THE REQUEST> Write out, word for word, only the data from its first line to the line containing "rack_slot_width = 7.0".

(begin)

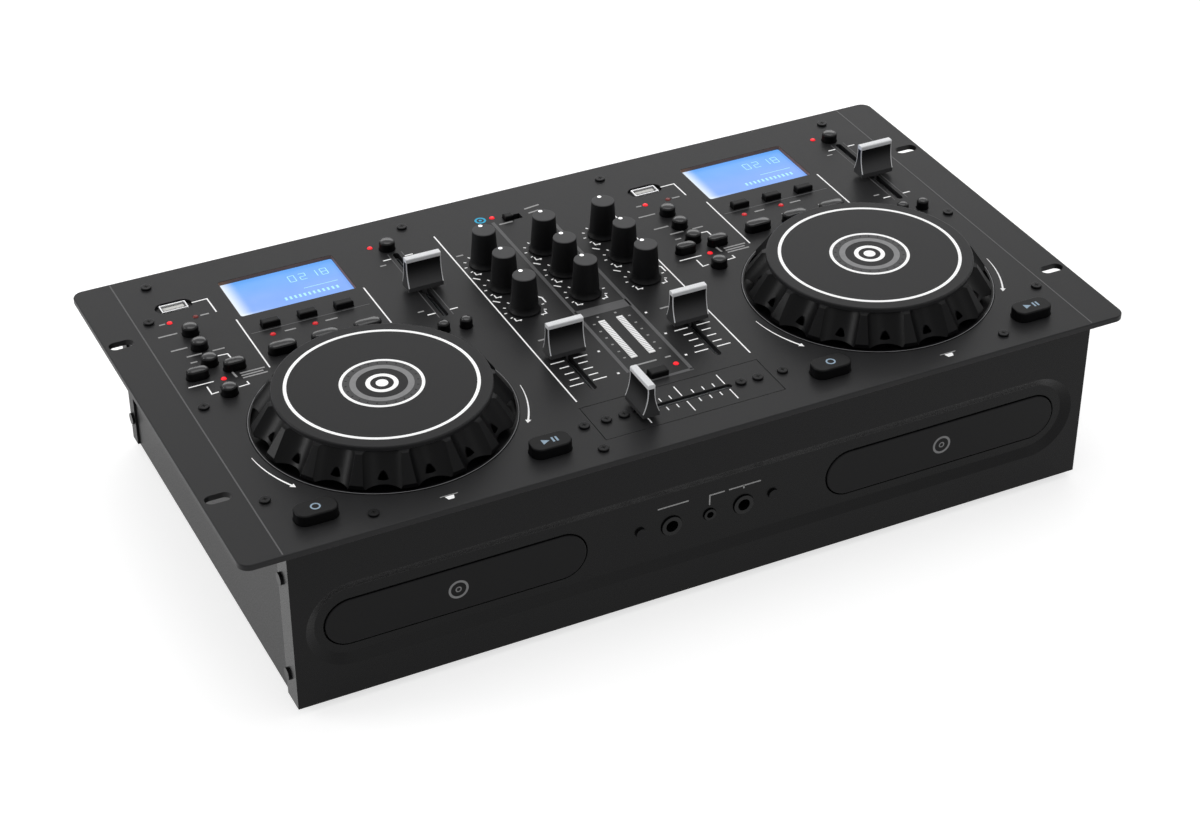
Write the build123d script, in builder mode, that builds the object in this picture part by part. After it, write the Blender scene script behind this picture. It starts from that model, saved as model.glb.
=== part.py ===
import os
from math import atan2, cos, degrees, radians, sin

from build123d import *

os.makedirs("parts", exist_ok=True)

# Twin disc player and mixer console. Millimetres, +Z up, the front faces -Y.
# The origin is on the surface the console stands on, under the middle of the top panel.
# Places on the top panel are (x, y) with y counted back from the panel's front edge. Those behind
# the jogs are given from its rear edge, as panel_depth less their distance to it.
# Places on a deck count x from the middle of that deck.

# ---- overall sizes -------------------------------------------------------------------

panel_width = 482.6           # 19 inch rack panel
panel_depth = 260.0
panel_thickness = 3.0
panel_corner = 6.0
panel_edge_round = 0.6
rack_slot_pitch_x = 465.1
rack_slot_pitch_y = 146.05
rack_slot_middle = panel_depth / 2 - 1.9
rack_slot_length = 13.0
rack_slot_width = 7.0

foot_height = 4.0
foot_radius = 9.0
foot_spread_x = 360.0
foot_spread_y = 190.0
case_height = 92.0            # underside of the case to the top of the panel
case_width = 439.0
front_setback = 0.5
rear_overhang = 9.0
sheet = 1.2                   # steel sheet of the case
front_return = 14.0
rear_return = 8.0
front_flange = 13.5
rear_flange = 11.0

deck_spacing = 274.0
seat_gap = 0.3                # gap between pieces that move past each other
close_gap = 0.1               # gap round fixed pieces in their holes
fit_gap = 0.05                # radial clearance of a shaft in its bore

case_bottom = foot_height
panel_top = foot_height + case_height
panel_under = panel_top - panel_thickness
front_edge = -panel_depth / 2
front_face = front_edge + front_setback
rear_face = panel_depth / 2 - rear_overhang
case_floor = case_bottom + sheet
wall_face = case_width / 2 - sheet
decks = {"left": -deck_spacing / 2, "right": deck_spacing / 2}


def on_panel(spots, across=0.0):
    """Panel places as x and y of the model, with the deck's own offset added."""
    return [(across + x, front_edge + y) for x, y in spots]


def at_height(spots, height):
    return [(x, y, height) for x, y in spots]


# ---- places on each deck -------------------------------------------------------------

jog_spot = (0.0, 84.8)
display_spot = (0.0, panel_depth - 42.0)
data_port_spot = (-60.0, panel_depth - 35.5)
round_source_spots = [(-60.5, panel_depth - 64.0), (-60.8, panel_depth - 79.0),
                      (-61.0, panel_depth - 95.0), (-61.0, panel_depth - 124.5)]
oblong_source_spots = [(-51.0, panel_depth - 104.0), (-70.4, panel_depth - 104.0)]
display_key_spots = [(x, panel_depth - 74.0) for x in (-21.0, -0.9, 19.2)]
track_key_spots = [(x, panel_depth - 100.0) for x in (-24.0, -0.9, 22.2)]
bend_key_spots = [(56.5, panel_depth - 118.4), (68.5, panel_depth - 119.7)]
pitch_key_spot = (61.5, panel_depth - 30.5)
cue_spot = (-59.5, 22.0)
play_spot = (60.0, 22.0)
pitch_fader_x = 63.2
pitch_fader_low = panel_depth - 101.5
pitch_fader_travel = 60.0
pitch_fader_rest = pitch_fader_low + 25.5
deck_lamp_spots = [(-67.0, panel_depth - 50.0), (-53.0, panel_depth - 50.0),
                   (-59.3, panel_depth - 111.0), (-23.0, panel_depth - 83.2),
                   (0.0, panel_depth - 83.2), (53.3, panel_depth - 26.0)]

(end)

SOLUTION TO THE PROBLEM>
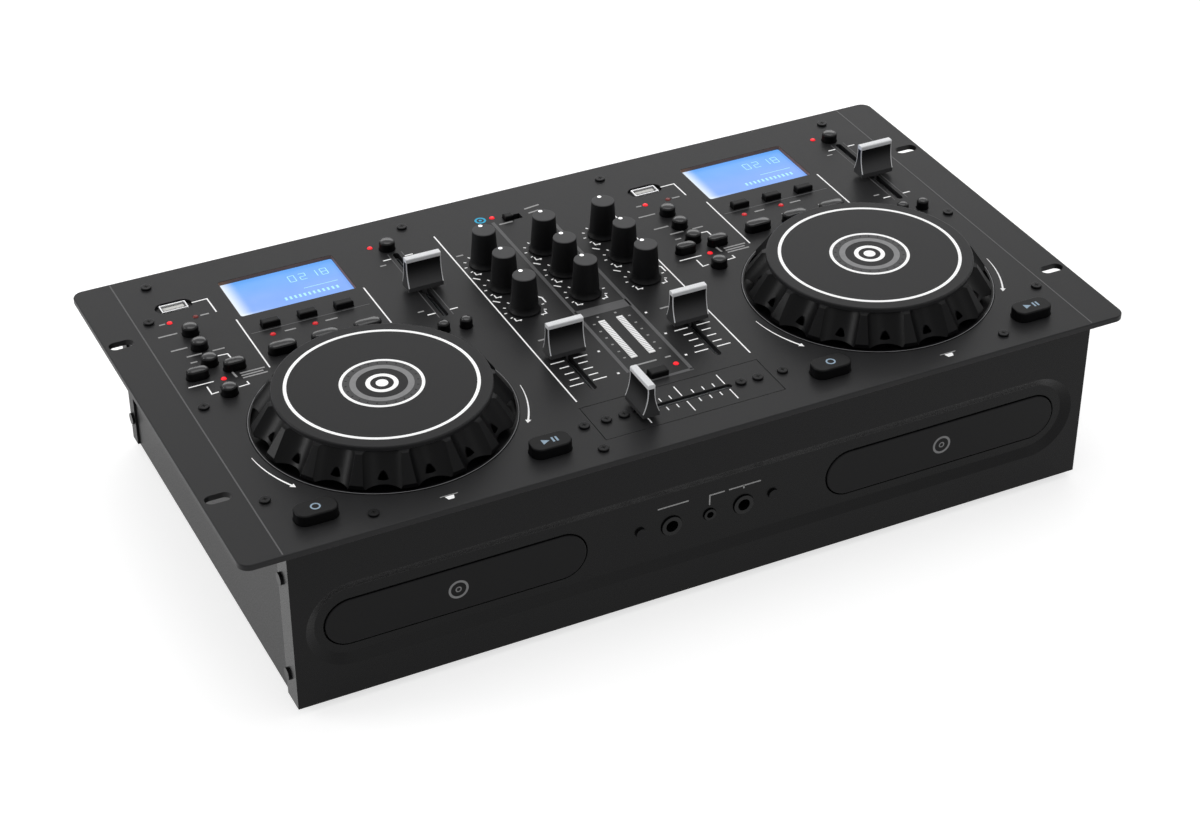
Write the build123d script, in builder mode, that builds the object in this picture part by part. After it, write the Blender scene script behind this picture. It starts from that model, saved as model.glb.
=== part.py ===
import os
from math import atan2, cos, degrees, radians, sin

from build123d import *

os.makedirs("parts", exist_ok=True)

# Twin disc player and mixer console. Millimetres, +Z up, the front faces -Y.
# The origin is on the surface the console stands on, under the middle of the top panel.
# Places on the top panel are (x, y) with y counted back from the panel's front edge. Those behind
# the jogs are given from its rear edge, as panel_depth less their distance to it.
# Places on a deck count x from the middle of that deck.

# ---- overall sizes -------------------------------------------------------------------

panel_width = 482.6           # 19 inch rack panel
panel_depth = 260.0
panel_thickness = 3.0
panel_corner = 6.0
panel_edge_round = 0.6
rack_slot_pitch_x = 465.1
rack_slot_pitch_y = 146.05
rack_slot_middle = panel_depth / 2 - 1.9
rack_slot_length = 13.0
rack_slot_width = 7.0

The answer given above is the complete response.